В холодном и унылом осеннем Париже Гоген снова стал влачить нищенское существование.
Он начал работать у Шапле, но деньги это сотрудничество должно было принести не сразу. Гогену удалось продать за триста пятьдесят франков картину Йонкинда и рассчитаться с первоочередными долгами, в частности с долгом за пансион Кловиса, которым его сестра Мари совершенно перестала интересоваться.
У Гогена произошло бурное объяснение с сестрой. Мари, упрекая брата, что он не пытается заработать деньги, а упрямо занимается живописью, предложила ему ехать в Панаму, где ее муж Хуан Урибе собирался основать комиссионное и банковское дело. «Для Панамы подходящего человека не найдешь, — писал Гоген Метте, — никуда не годные служащие требуют две тысячи франков. Вот почему Мари решила устроиться со мной на даровщинку. И довольно об этом, — обрывал сам себя художник. — Противно!»
Гоген со всем пылом окунулся в свою работу над керамикой. «Вдохнуть в вазу жизнь фигуры, не нарушая при этом характера материала и законов геометрии» — вот какую цель он ставил перед собой[73].

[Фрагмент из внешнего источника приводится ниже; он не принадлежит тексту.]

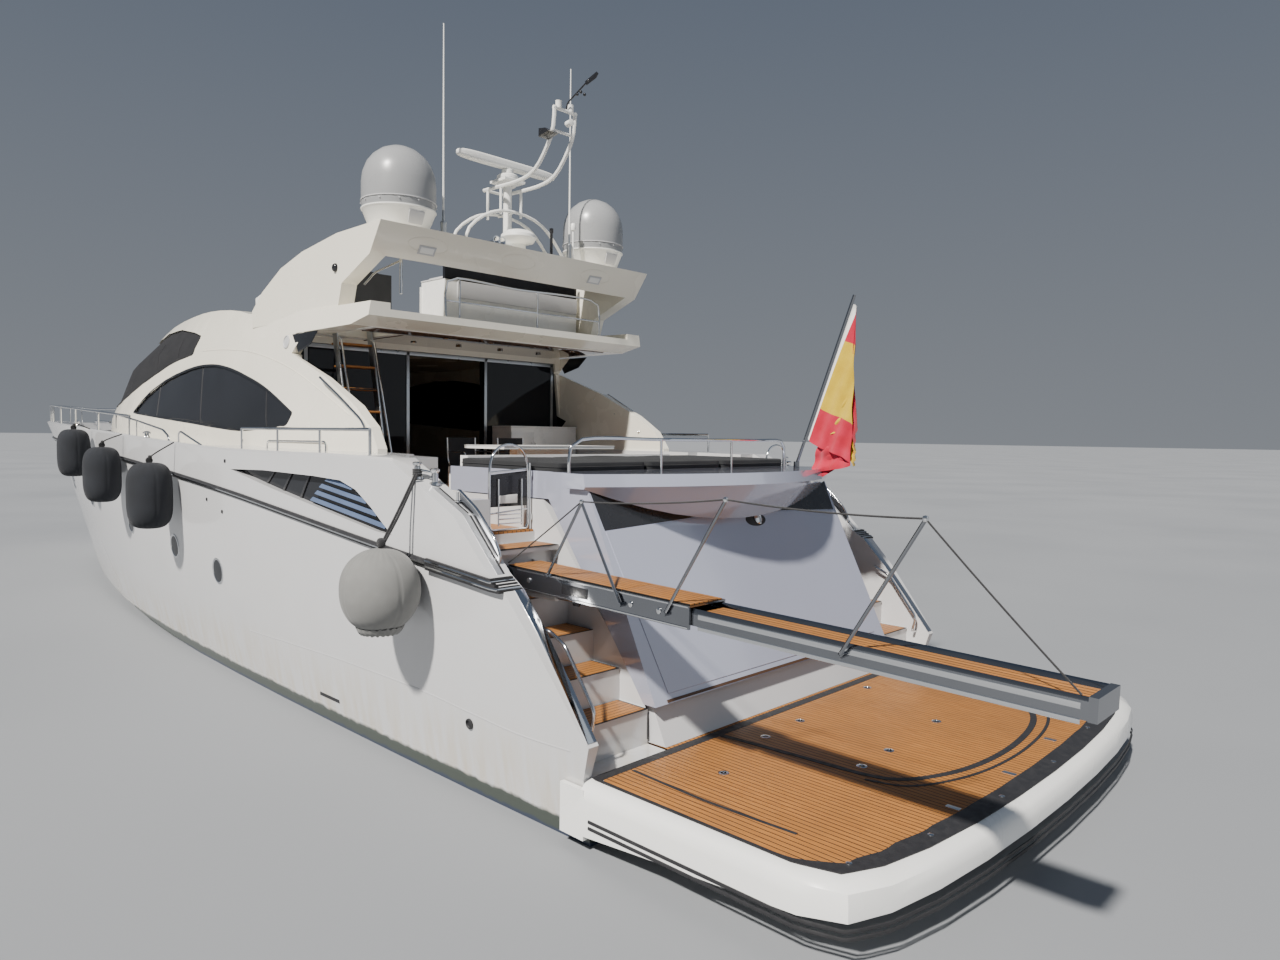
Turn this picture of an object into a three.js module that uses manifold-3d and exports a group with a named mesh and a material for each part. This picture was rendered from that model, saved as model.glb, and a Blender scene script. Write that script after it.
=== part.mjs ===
// Motor yacht with a flybridge, a hydraulic bathing platform, a lifting garage door
// and a telescopic passerelle. Millimetres, +X to the bow, +Y to port, +Z up.
// The origin is on the waterline, on the centreline, amidships.

import * as THREE from 'three';
import { mergeVertices } from 'three/addons/utils/BufferGeometryUtils.js';
import Module from 'manifold-3d';

const wasm = await Module();
wasm.setup();

// Driving dimensions

const GAP = 0.3;              // between pieces that touch
const SOLE_Z = 2150;          // cockpit floor
const LANDING_Z = 2040;       // head of the stern stairs
const PLATFORM_Z = 520;       // teak of the bathing platform
const TRANSOM_X = -10420;
const STERN_X = -10500;       // aft tips of the hull wings
const GATE_X = -8750;
const BULKHEAD_X = -4400;     // glass wall between cockpit and saloon
const HULL_JOINT_X = -4250;   // main bulkhead, where the stern meets the rest of the hull
const FLY_FRONT_X = -850;     // forward edge of the flybridge moulding
const FLY_AFT_X = -6270;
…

Но если Бракмон был довольно сдержан в своих похвалах Гогену, Шапле его всячески поощрял. Он сомневался, что эти «слишком художественные» изделия сразу найдут покупателей. Но считал, что через какое-то время они будут пользоваться «бешеным успехом». «Да услышь его сатана!» — восклицал Гоген. Работа в новой для него технике керамики не прошла бесследно для его живописи. Изображая на керамической вазе сцену из бретонской жизни, он «синтезировал» ее, обводя четким, подкрашенным золотом контуром формы людей, деревьев и облаков, написанных небольшими цветовыми пятнами[74].